● **Task brief**: It is required that all of the data be written out exactly.

● **Dataset excerpts**:

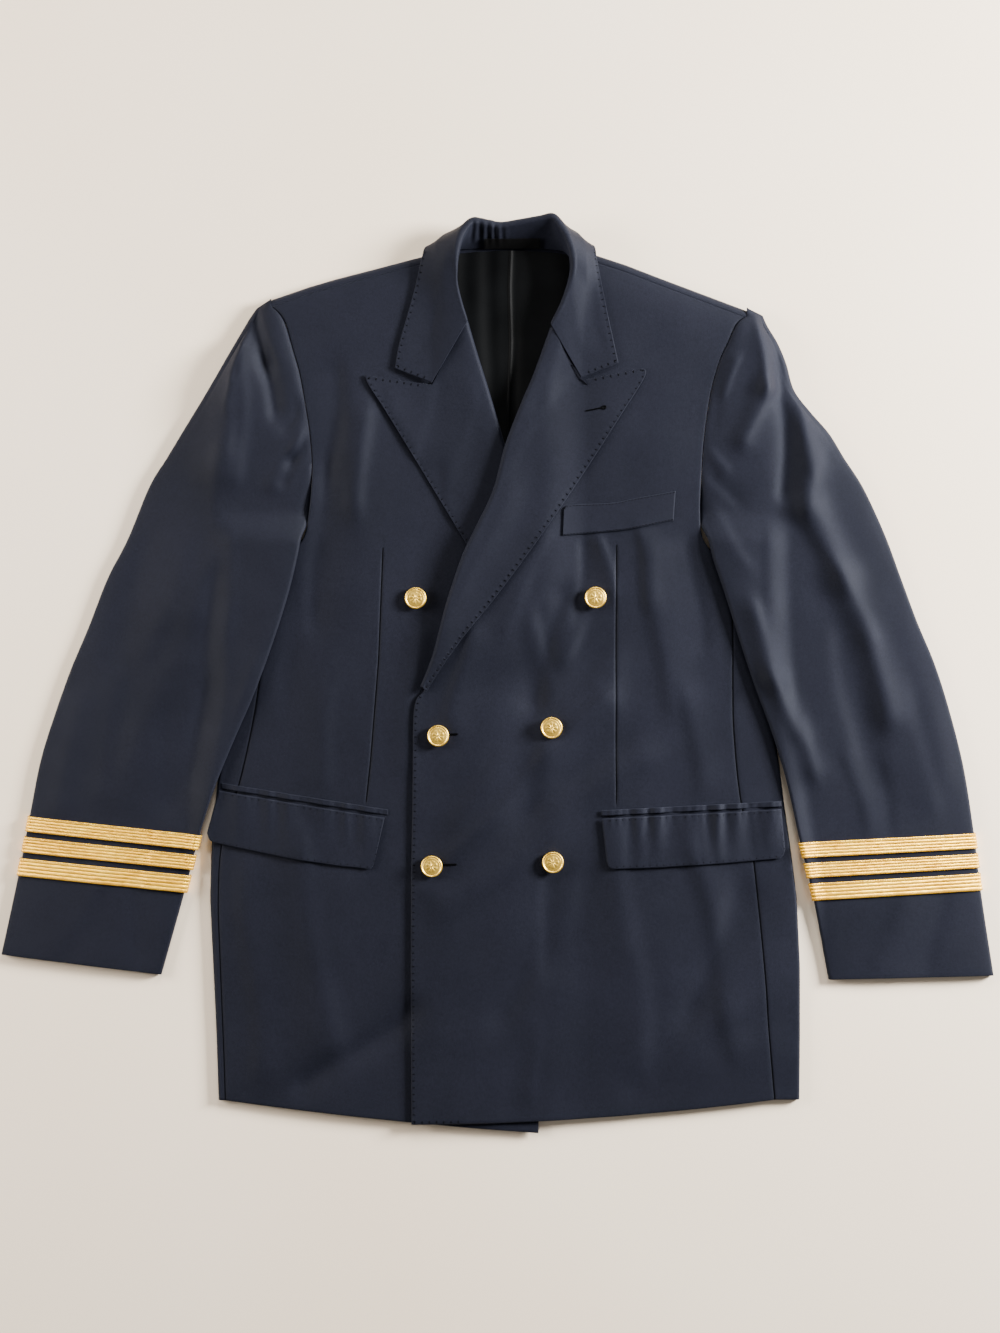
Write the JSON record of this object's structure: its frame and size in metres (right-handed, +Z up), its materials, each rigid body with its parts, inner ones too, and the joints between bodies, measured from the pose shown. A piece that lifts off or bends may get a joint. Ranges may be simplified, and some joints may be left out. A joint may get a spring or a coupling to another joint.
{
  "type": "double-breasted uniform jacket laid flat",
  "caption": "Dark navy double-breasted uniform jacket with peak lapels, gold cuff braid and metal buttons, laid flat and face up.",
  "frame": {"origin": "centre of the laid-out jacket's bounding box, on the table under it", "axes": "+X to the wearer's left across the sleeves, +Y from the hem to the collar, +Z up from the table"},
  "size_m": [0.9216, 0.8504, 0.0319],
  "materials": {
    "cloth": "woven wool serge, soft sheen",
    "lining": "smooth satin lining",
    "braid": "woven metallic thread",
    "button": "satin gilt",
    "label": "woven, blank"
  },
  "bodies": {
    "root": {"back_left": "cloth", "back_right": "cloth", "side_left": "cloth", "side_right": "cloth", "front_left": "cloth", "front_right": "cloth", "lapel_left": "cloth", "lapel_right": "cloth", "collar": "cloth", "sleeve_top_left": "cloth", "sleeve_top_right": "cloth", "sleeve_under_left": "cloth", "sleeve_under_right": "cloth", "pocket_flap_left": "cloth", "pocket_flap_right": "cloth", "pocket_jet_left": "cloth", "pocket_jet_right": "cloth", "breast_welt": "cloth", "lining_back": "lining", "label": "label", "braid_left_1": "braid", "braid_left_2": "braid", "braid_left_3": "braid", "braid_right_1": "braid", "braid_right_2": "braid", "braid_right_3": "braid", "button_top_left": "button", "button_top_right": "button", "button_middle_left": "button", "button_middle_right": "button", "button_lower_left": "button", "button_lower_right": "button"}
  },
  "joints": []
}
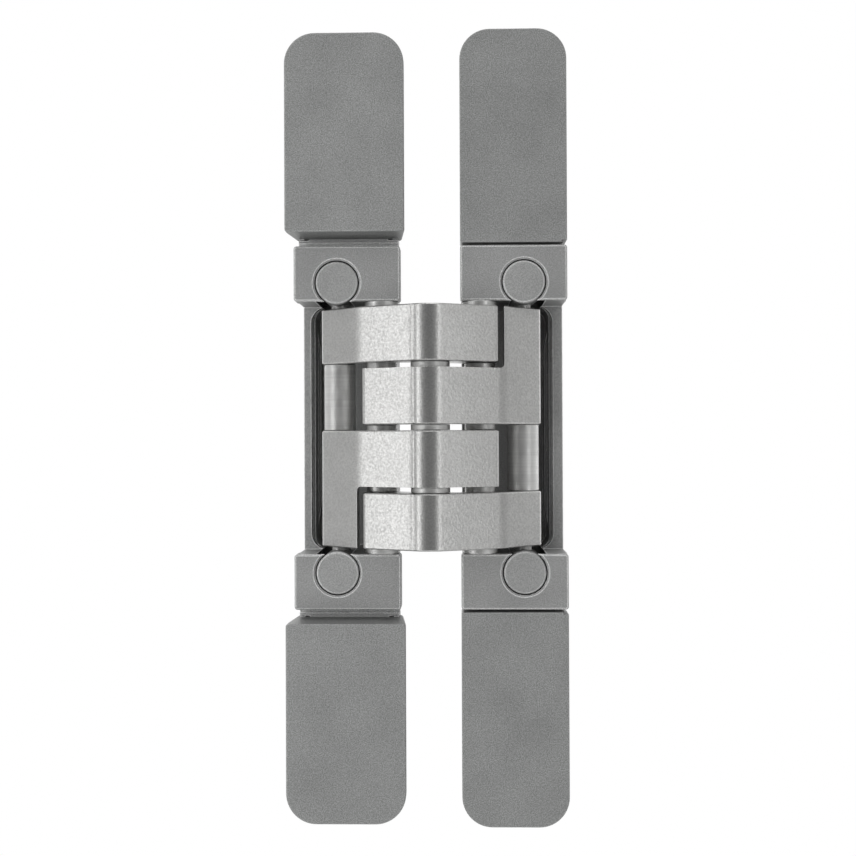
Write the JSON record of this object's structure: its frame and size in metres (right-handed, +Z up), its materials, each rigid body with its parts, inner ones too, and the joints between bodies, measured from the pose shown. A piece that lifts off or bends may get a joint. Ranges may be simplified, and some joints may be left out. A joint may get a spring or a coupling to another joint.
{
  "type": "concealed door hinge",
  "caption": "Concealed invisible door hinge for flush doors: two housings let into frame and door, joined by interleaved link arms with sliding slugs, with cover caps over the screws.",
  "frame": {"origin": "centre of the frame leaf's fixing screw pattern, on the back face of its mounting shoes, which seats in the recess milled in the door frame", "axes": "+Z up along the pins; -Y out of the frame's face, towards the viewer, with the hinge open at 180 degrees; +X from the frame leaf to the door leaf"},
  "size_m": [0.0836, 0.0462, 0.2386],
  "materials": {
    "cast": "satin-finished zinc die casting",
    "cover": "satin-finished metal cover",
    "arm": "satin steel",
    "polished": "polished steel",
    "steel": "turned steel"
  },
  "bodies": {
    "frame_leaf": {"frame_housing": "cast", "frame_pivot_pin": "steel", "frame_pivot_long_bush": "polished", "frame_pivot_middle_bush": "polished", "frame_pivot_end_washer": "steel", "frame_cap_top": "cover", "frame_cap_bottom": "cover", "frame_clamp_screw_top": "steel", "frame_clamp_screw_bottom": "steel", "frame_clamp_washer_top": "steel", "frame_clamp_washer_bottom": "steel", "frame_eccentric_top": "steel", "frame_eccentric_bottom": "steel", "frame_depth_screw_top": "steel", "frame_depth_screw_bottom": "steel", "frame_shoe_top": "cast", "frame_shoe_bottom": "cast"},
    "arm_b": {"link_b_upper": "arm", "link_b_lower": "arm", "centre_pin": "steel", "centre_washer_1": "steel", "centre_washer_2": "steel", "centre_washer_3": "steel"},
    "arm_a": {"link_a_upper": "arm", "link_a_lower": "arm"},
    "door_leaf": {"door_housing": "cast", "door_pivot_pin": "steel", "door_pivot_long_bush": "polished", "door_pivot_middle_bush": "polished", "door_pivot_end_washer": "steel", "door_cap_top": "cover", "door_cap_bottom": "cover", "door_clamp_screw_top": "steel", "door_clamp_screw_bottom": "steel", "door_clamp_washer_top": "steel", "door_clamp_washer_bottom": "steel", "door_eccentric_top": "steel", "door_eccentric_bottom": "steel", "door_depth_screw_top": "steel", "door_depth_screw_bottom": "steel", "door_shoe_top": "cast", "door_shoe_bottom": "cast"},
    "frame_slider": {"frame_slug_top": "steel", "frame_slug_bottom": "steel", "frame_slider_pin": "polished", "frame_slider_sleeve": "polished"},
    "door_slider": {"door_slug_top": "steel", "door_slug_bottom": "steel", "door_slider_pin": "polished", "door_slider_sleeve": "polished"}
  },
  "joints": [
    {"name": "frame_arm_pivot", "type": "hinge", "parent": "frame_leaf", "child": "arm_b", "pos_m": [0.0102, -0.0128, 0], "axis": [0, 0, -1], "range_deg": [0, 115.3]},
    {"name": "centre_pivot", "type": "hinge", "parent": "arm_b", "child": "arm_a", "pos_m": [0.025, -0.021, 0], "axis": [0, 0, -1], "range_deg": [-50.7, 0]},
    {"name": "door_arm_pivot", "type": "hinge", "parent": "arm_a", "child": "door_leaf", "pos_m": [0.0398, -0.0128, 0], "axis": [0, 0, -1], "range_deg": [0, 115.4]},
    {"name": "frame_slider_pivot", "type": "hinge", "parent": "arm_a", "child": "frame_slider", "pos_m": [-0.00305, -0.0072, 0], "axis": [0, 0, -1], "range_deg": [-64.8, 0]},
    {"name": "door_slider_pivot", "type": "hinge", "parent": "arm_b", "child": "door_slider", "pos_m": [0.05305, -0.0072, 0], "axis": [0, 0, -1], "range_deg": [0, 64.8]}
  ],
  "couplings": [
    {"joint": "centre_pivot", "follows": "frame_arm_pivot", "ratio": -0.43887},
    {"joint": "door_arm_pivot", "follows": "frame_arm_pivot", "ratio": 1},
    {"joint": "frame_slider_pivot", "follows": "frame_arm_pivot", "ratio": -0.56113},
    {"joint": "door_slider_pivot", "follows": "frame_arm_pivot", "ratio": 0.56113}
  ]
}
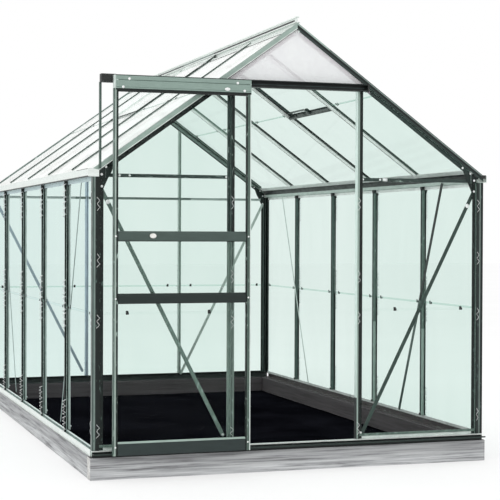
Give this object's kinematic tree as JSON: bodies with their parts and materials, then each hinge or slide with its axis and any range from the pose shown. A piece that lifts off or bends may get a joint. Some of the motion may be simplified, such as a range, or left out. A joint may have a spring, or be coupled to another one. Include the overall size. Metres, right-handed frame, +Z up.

● **Exercise answer**:
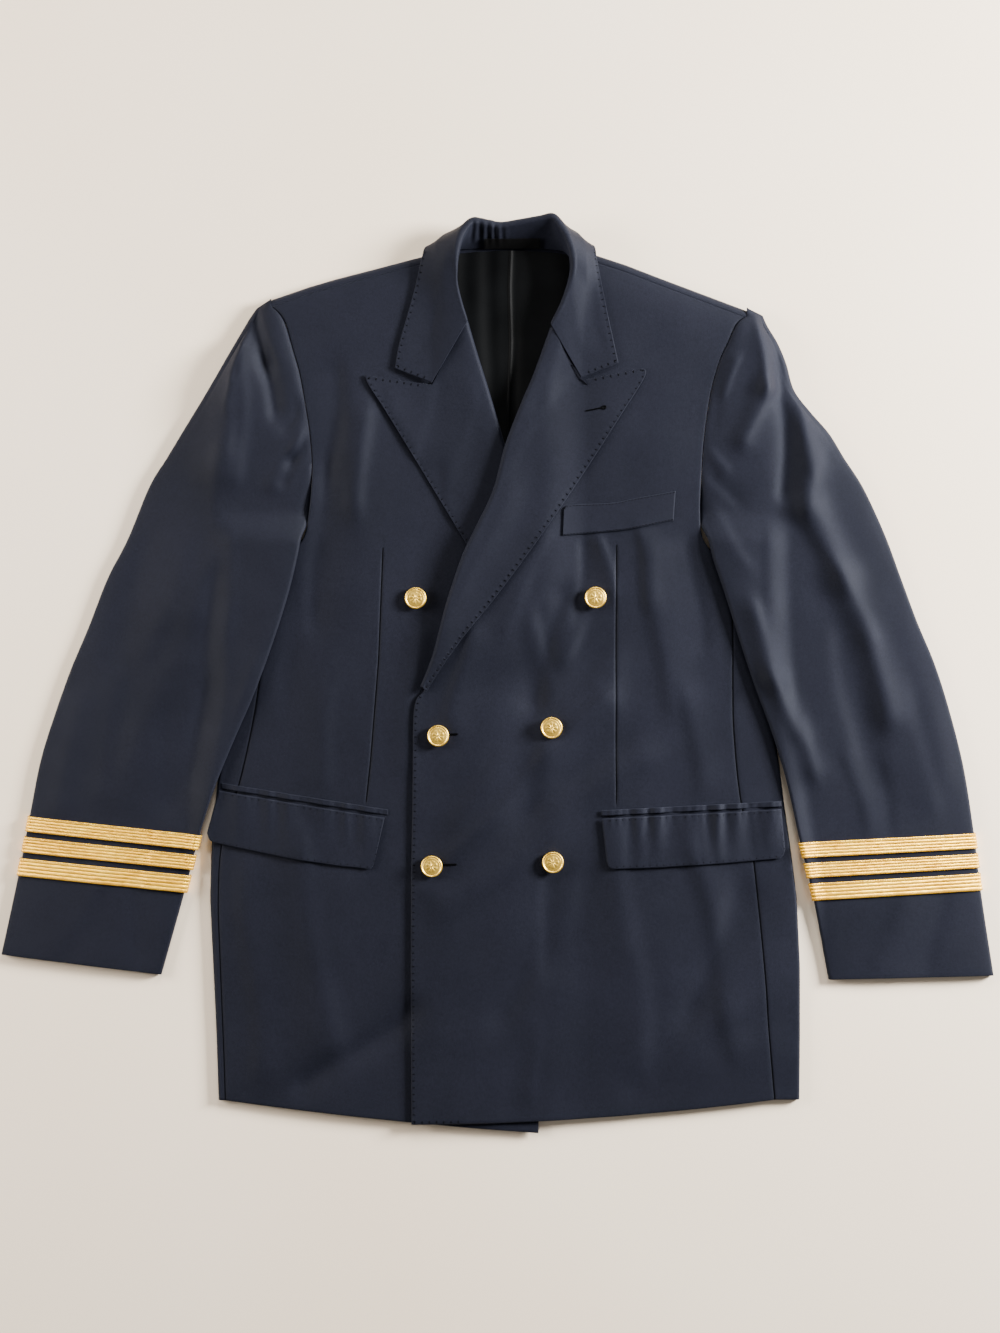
Write the JSON record of this object's structure: its frame and size in metres (right-handed, +Z up), its materials, each rigid body with its parts, inner ones too, and the joints between bodies, measured from the pose shown. A piece that lifts off or bends may get a joint. Ranges may be simplified, and some joints may be left out. A joint may get a spring or a coupling to another joint.
{
  "type": "double-breasted uniform jacket laid flat",
  "caption": "Dark navy double-breasted uniform jacket with peak lapels, gold cuff braid and metal buttons, laid flat and face up.",
  "frame": {"origin": "centre of the laid-out jacket's bounding box, on the table under it", "axes": "+X to the wearer's left across the sleeves, +Y from the hem to the collar, +Z up from the table"},
  "size_m": [0.9216, 0.8504, 0.0319],
  "materials": {
    "cloth": "woven wool serge, soft sheen",
    "lining": "smooth satin lining",
    "braid": "woven metallic thread",
    "button": "satin gilt",
    "label": "woven, blank"
  },
  "bodies": {
    "root": {"back_left": "cloth", "back_right": "cloth", "side_left": "cloth", "side_right": "cloth", "front_left": "cloth", "front_right": "cloth", "lapel_left": "cloth", "lapel_right": "cloth", "collar": "cloth", "sleeve_top_left": "cloth", "sleeve_top_right": "cloth", "sleeve_under_left": "cloth", "sleeve_under_right": "cloth", "pocket_flap_left": "cloth", "pocket_flap_right": "cloth", "pocket_jet_left": "cloth", "pocket_jet_right": "cloth", "breast_welt": "cloth", "lining_back": "lining", "label": "label", "braid_left_1": "braid", "braid_left_2": "braid", "braid_left_3": "braid", "braid_right_1": "braid", "braid_right_2": "braid", "braid_right_3": "braid", "button_top_left": "button", "button_top_right": "button", "button_middle_left": "button", "button_middle_right": "button", "button_lower_left": "button", "button_lower_right": "button"}
  },
  "joints": []
}
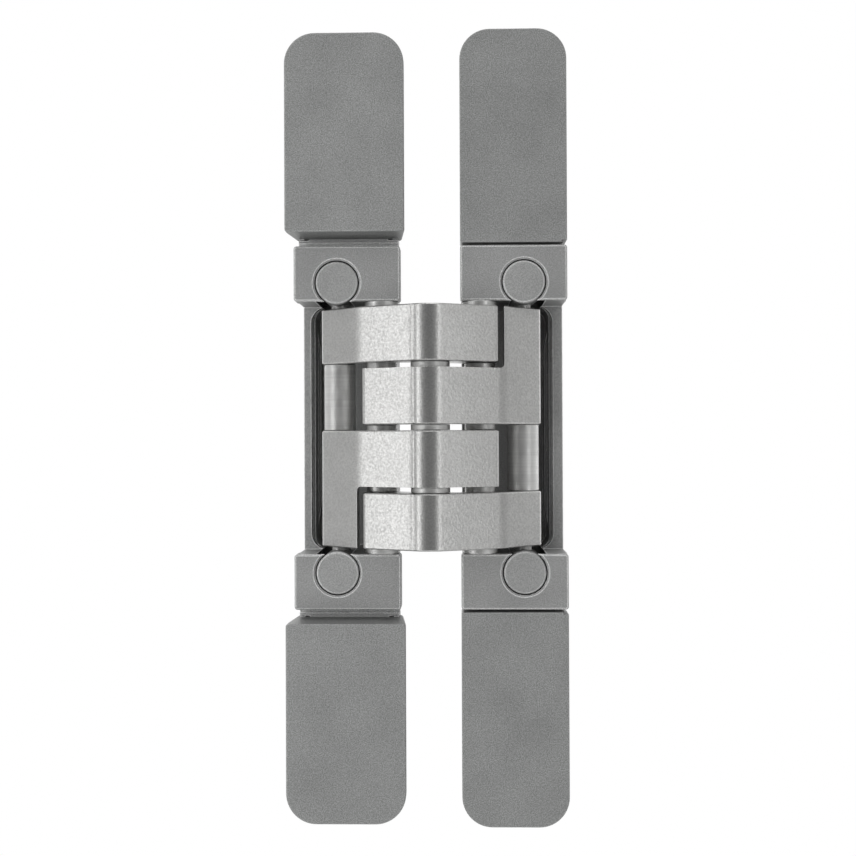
Write the JSON record of this object's structure: its frame and size in metres (right-handed, +Z up), its materials, each rigid body with its parts, inner ones too, and the joints between bodies, measured from the pose shown. A piece that lifts off or bends may get a joint. Ranges may be simplified, and some joints may be left out. A joint may get a spring or a coupling to another joint.
{
  "type": "concealed door hinge",
  "caption": "Concealed invisible door hinge for flush doors: two housings let into frame and door, joined by interleaved link arms with sliding slugs, with cover caps over the screws.",
  "frame": {"origin": "centre of the frame leaf's fixing screw pattern, on the back face of its mounting shoes, which seats in the recess milled in the door frame", "axes": "+Z up along the pins; -Y out of the frame's face, towards the viewer, with the hinge open at 180 degrees; +X from the frame leaf to the door leaf"},
  "size_m": [0.0836, 0.0462, 0.2386],
  "materials": {
    "cast": "satin-finished zinc die casting",
    "cover": "satin-finished metal cover",
    "arm": "satin steel",
    "polished": "polished steel",
    "steel": "turned steel"
  },
  "bodies": {
    "frame_leaf": {"frame_housing": "cast", "frame_pivot_pin": "steel", "frame_pivot_long_bush": "polished", "frame_pivot_middle_bush": "polished", "frame_pivot_end_washer": "steel", "frame_cap_top": "cover", "frame_cap_bottom": "cover", "frame_clamp_screw_top": "steel", "frame_clamp_screw_bottom": "steel", "frame_clamp_washer_top": "steel", "frame_clamp_washer_bottom": "steel", "frame_eccentric_top": "steel", "frame_eccentric_bottom": "steel", "frame_depth_screw_top": "steel", "frame_depth_screw_bottom": "steel", "frame_shoe_top": "cast", "frame_shoe_bottom": "cast"},
    "arm_b": {"link_b_upper": "arm", "link_b_lower": "arm", "centre_pin": "steel", "centre_washer_1": "steel", "centre_washer_2": "steel", "centre_washer_3": "steel"},
    "arm_a": {"link_a_upper": "arm", "link_a_lower": "arm"},
    "door_leaf": {"door_housing": "cast", "door_pivot_pin": "steel", "door_pivot_long_bush": "polished", "door_pivot_middle_bush": "polished", "door_pivot_end_washer": "steel", "door_cap_top": "cover", "door_cap_bottom": "cover", "door_clamp_screw_top": "steel", "door_clamp_screw_bottom": "steel", "door_clamp_washer_top": "steel", "door_clamp_washer_bottom": "steel", "door_eccentric_top": "steel", "door_eccentric_bottom": "steel", "door_depth_screw_top": "steel", "door_depth_screw_bottom": "steel", "door_shoe_top": "cast", "door_shoe_bottom": "cast"},
    "frame_slider": {"frame_slug_top": "steel", "frame_slug_bottom": "steel", "frame_slider_pin": "polished", "frame_slider_sleeve": "polished"},
    "door_slider": {"door_slug_top": "steel", "door_slug_bottom": "steel", "door_slider_pin": "polished", "door_slider_sleeve": "polished"}
  },
  "joints": [
    {"name": "frame_arm_pivot", "type": "hinge", "parent": "frame_leaf", "child": "arm_b", "pos_m": [0.0102, -0.0128, 0], "axis": [0, 0, -1], "range_deg": [0, 115.3]},
    {"name": "centre_pivot", "type": "hinge", "parent": "arm_b", "child": "arm_a", "pos_m": [0.025, -0.021, 0], "axis": [0, 0, -1], "range_deg": [-50.7, 0]},
    {"name": "door_arm_pivot", "type": "hinge", "parent": "arm_a", "child": "door_leaf", "pos_m": [0.0398, -0.0128, 0], "axis": [0, 0, -1], "range_deg": [0, 115.4]},
    {"name": "frame_slider_pivot", "type": "hinge", "parent": "arm_a", "child": "frame_slider", "pos_m": [-0.00305, -0.0072, 0], "axis": [0, 0, -1], "range_deg": [-64.8, 0]},
    {"name": "door_slider_pivot", "type": "hinge", "parent": "arm_b", "child": "door_slider", "pos_m": [0.05305, -0.0072, 0], "axis": [0, 0, -1], "range_deg": [0, 64.8]}
  ],
  "couplings": [
    {"joint": "centre_pivot", "follows": "frame_arm_pivot", "ratio": -0.43887},
    {"joint": "door_arm_pivot", "follows": "frame_arm_pivot", "ratio": 1},
    {"joint": "frame_slider_pivot", "follows": "frame_arm_pivot", "ratio": -0.56113},
    {"joint": "door_slider_pivot", "follows": "frame_arm_pivot", "ratio": 0.56113}
  ]
}
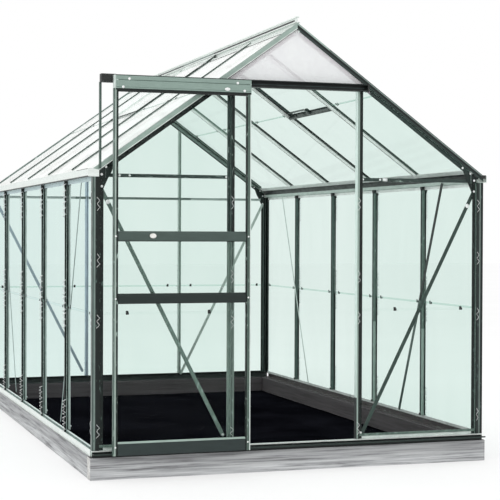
Give this object's kinematic tree as JSON: bodies with their parts and materials, then each hinge or slide with its axis and any range from the pose shown. A piece that lifts off or bends may get a joint. Some of the motion may be simplified, such as a range, or left out. A joint may have a spring, or be coupled to another one. Include the overall size. Metres, right-handed frame, +Z up.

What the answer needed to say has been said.